This thread needs to be taken down as it's extremely unethical and illegal.
Depends on which parts of the discussion you are referring to:
Spreading information or facts that were presented behind a paywall is not illegal. You cannot copyright facts. You can copyright the presentation of facts and pictures/diagrams/text that you use to present facts. Many people say that you cannot legally discuss information from behind a paywall. That is absurd. You cannot copy the writing, or pictures, or diagrams, or anything else from behind the paywall. However, you can legally discuss in your own words any facts or rumors of facts that are presented anywhere. A paywall could decide to exclude you if you release information, or you could sign non-disclosure agreements that would have civil penalties.
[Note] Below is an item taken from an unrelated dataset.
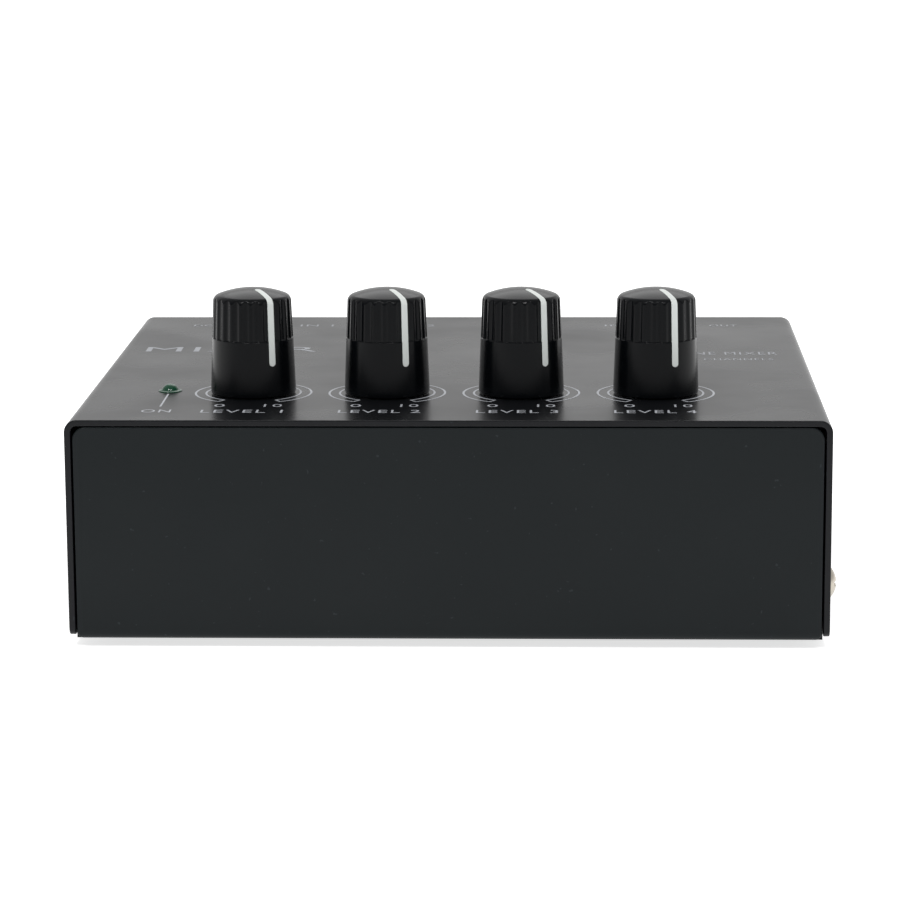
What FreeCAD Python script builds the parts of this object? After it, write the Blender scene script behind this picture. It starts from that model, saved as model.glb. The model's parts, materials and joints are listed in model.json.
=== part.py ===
import FreeCAD, Part
import math
import os
import re
import Sketcher

# A four-channel line mixing console: a folded steel box with four level knobs on top,
# five 6.35 mm jacks and a power inlet at the rear, and one circuit board inside.
#
# Frame: X to the right, Y from the front panel to the rear, Z up. The origin lies on the
# surface that the rubber feet stand on, under the centre of the whole assembly.

# ---------------------------------------------------------------- driving dimensions, mm
SIZES = [
    ("case_width", 120.0, "outside, across the cover"),
    ("case_depth", 102.0, "outside, front panel to rear panel"),
    ("case_height", 35.3, "underside to top, without the feet"),
    ("gauge", 1.0, "steel sheet thickness"),
    ("cover_bend", 2.0, "outer bend radius of the cover"),
    ("floor_bend", 1.2, "outer bend radius of the chassis"),
    ("panel_corner", 2.0, "upper corners of the front and rear panels"),
    ("panel_low_corner", 1.4, "lower corners of the front and rear panels"),
    ("panel_side_gap", 0.3, "between panel side edge and cover"),
    ("panel_top_gap", 0.15, "between panel top edge and cover"),
    ("tab_gap", 0.1, "between chassis tab and cover"),
    ("skirt_lift", 0.5, "cover side ends this far above the underside"),
    ("skirt_corner", 1.5, "lower corners of the cover sides"),
    ("edge_round", 0.2, "deburred and painted sheet edges"),
    ("foot_radius", 4.0, "rubber foot at the case"),
    ("foot_tread_radius", 3.5, "rubber foot on the table"),
    ("foot_height", 1.5, "rubber foot"),
    ("foot_inset", 18.0, "foot centre from the case sides"),
    ("tab_width", 14.0, "chassis tab for a side screw"),
    ("tab_height", 13.0, "chassis tab above the underside"),
    ("side_screw_front", 18.0, "front side screws behind the front panel"),
    ("side_screw_rear", 14.0, "rear side screws ahead of the rear panel"),
    ("side_screw_height", 5.3, "side screws above the underside"),
    ("screw_radius", 1.5, "M3 shank"),
    ("screw_hole", 1.6, "clearance hole for M3"),
    ("tapped_hole", 1.55, "tapped hole for M3, as a plain bore"),
    ("side_head_radius", 3.25, "side screw head"),
    ("side_head_height", 2.3, "side screw head"),
    ("side_shank", 5.5, "side screw under the head"),
    ("board_head_radius", 2.75, "board screw head"),
    ("board_head_height", 1.8, "board screw head"),
    ("board_shank", 5.0, "board screw under the head"),
    ("recess_span", 3.4, "cross recess, tip to tip"),
    ("recess_width", 0.8, "cross recess, across one arm"),
    ("recess_depth", 1.2, "cross recess"),
    ("board_width", 112.0, "circuit board, side to side"),
    ("board_depth", 94.0, "circuit board, front to rear"),
    ("board_thickness", 1.6, "circuit board"),
    ("board_front_gap", 5.0, "board edge behind the front panel"),
    ("standoff_height", 6.0, "standoff above the chassis floor"),
    ("standoff_radius", 2.9, "hexagon, centre to corner"),
    ("spigot_radius", 2.1, "standoff spigot in the floor"),
    ("spigot_hole", 2.15, "floor hole for the spigot"),
    ("standoff_inset", 6.0, "standoff centre from the board edges"),
    ("standoff_rear_inset", 32.0, "rear standoffs ahead of the board's rear edge"),
    ("knob_pitch", 21.8, "between knob axes"),
    ("knob_shift", 0.35, "row of knobs, right of the case's middle"),
    ("knob_setback", 24.0, "knob axes behind the front panel"),
    ("knob_gap", 0.2, "knob above the cover"),
    ("knob_base_radius", 6.9, "knob at its lower edge"),
    ("knob_base_band", 1.0, "top of the straight lower band"),
    ("knob_shoulder_radius", 6.35, "knob at its shoulder"),
    ("knob_shoulder_height", 15.15, "top of the tapered side"),
    ("knob_edge", 1.2, "rounding between side and dome"),
    ("knob_rim_radius", 5.58, "dome at its rim, where it meets the rounding"),
    ("knob_dome_rim", 16.27, "height of the dome at its rim"),
    ("knob_dome_top", 17.3, "height of the dome in the middle"),
    ("knob_hub_radius", 4.2, "hub around the shaft"),
    ("knob_wall_inner", 5.5, "inside of the outer wall"),
    ("knob_hollow_top", 8.0, "top of the hollow under the knob"),
    ("knob_hub_gap", 0.6, "hub above the cover"),
    ("flute_count", 24, "finger flutes round the knob"),
    ("flute_radius", 0.75, "round cutter of one flute"),
    ("flute_depth", 0.22, "depth of a flute"),
    ("flute_start", 9.2, "lower ends of the flutes"),
    ("pointer_width", 1.05, "white insert"),
    ("pointer_depth", 0.6, "insert under the knob surface"),
    ("pointer_proud", 0.04, "insert above the knob surface"),
    ("pointer_inner", 1.6, "inner end, from the knob axis"),
    ("pointer_low", 5.3, "lower end above the cover"),
    ("pointer_1", 33.0, "degrees from the front towards the right"),
    ("pointer_2", 30.0, "degrees from the front towards the right"),
    ("pointer_3", 36.0, "degrees from the front towards the right"),
    ("pointer_4", 26.0, "degrees from the front towards the right"),
    ("shaft_radius", 3.0, "control shaft"),
    ("shaft_length", 30.0, "shaft above the control body"),
    ("shaft_flat", 1.5, "flat of the shaft, from its axis"),
    ("flat_length", 11.0, "length of the flat"),
    ("shaft_fit", 0.03, "clearance of knob and body round the shaft"),
    ("shaft_hole", 4.0, "hole in the cover for a shaft"),
    ("pot_width", 9.8, "control body, side to side"),
    ("pot_depth", 11.0, "control body, front to rear"),
    ("pot_height", 6.8, "control body"),
    ("pot_cavity_radius", 4.3, "inside of the control body"),
    ("pot_cavity_floor", 1.6, "inside floor of the control body"),
    ("pot_cavity_roof", 4.9, "inside roof of the control body"),
    ("rotor_radius", 4.1, "flange of the shaft"),
    ("rotor_floor", 3.4, "underside of the flange"),
    ("rotor_roof", 4.8, "top of the flange"),
    ("pivot_radius", 1.0, "lower pivot of the shaft"),
    ("pivot_floor", 0.8, "lower end of the pivot"),
    ("track_inner", 2.2, "resistance track"),
    ("track_outer", 3.9, "resistance track"),
    ("track_thickness", 0.2, "resistance track"),
    ("wiper_thickness", 0.3, "wiper ring"),
    ("wiper_outer", 3.7, "wiper ring"),
    ("wiper_finger", 0.4, "radius of a contact point"),
    ("wiper_lift", 0.05, "contact point above the track"),
    ("pin_half", 0.3, "half the side of a square terminal pin"),
    ("pin_length", 3.2, "terminal pin below the board's top"),
    ("pin_hole", 0.6, "board hole for a terminal pin"),
    ("spring_hole", 1.35, "board hole for the leg of a spring"),
    ("pot_pin_pitch", 2.5, "terminals of one control"),
    ("jack_pitch", 18.5, "between jack axes"),
    ("jack_first", -27.0, "first jack, from the centre line"),
    ("jack_axis", 7.0, "jack axis above the board"),
    ("jack_width", 15.4, "jack housing"),
    ("jack_height", 14.0, "jack housing"),
    ("jack_length", 29.0, "jack housing behind the rear panel"),
    ("jack_bore", 3.25, "radius of the hole for a 6.35 mm plug"),
    ("jack_bore_length", 32.0, "depth of the hole for the plug"),
    ("nose_radius", 4.5, "threaded nose, as a plain cylinder"),
    ("nose_hole", 4.75, "hole in the rear panel"),
    ("nose_reach", 3.2, "nose beyond the rear panel"),
    ("nut_radius", 6.35, "hexagon, centre to corner"),
    ("nut_thickness", 2.0, "jack nut"),
    ("nut_fit", 0.05, "clearance of the nut round the nose"),
    ("contact_gap", 0.15, "spring outside the plug's hole"),
    ("contact_thickness", 0.4, "spring sheet"),
    ("contact_half", 1.2, "half width of a spring"),
    ("slot_half", 1.5, "half width of a spring's slot"),
    ("tip_slot_length", 10.0, "slot of the tip spring, from the rear end"),
    ("sleeve_slot_near", 6.0, "slot of the sleeve spring, from the panel"),
    ("sleeve_slot_far", 16.0, "slot of the sleeve spring, from the panel"),
    ("inlet_x", -46.0, "power inlet, from the centre line"),
    ("inlet_width", 9.0, "inlet body"),
    ("inlet_length", 14.0, "inlet body"),
    ("inlet_height", 11.0, "inlet body"),
    ("inlet_axis", 6.5, "inlet axis above the board"),
    ("inlet_nose", 3.9, "round nose in the panel"),
    ("inlet_hole", 4.05, "hole in the rear panel"),
    ("inlet_bore", 3.1, "hole for the power plug"),
    ("inlet_bore_length", 10.0, "hole for the power plug, from the panel face"),
    ("inlet_slot_near", 2.0, "slot of the side spring, from the panel"),
    ("inlet_slot_far", 7.5, "slot of the side spring, from the panel"),
    ("inlet_pin", 1.0, "centre pin"),
    ("lamp_x", -46.15, "lamp, from the centre line"),
    ("lamp_setback", 25.5, "lamp behind the front panel"),
    ("lamp_radius", 1.5, "lamp dome"),
    ("lamp_proud", 1.2, "lamp above the cover"),
    ("lamp_height", 2.3, "low lamp, underside to top"),
    ("lamp_flange", 1.9, "lamp flange"),
    ("lamp_flange_height", 1.25, "lamp flange, which fills the hole in the cover"),
    ("lamp_hole", 1.95, "hole in the cover"),
    ("lead_half", 0.25, "half the side of a lamp lead"),
    ("lead_offset", 1.27, "lamp lead from the lamp axis"),
    ("spacer_radius", 2.4, "tube that holds the lamp up"),
    ("spacer_bore", 1.75, "inside of that tube"),
]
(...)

However, there isn't anything criminal about generally sharing information.
On the other hand, bypassing a paywall to get to content that the publisher is trying to keep you from without authorization could be a different matter. The Computer Fraud and Abuse Act makes it illegal to "intentionally accesses a computer without authorization or exceeds authorized access". This has been used in cases that had no criminal or even ill intent to hammer people. Aaron Swartz was facing 50 years in prison for connecting to MIT's wifi network and downloading public domain files from their network. The federal prosecutors had to stretch hard to arrive at a conclusion that he had an unauthorized connection to a wifi network that is tacitly advertised as entirely open. I seriously doubt that federal prosecutors would investigate bypassing the firewall of the AJC as a crime. However, suppose a federal prosecutor believes that you have incriminating information about a coworker that you don't have. If he doesn't believe you are telling the truth and he finds out that you had "unauthorized" access to the "protected" pages of the AJC, you could end up serving a 50 year sentence for CFAA violation.
BTW IANAL, so don't take my statements as any legal advice.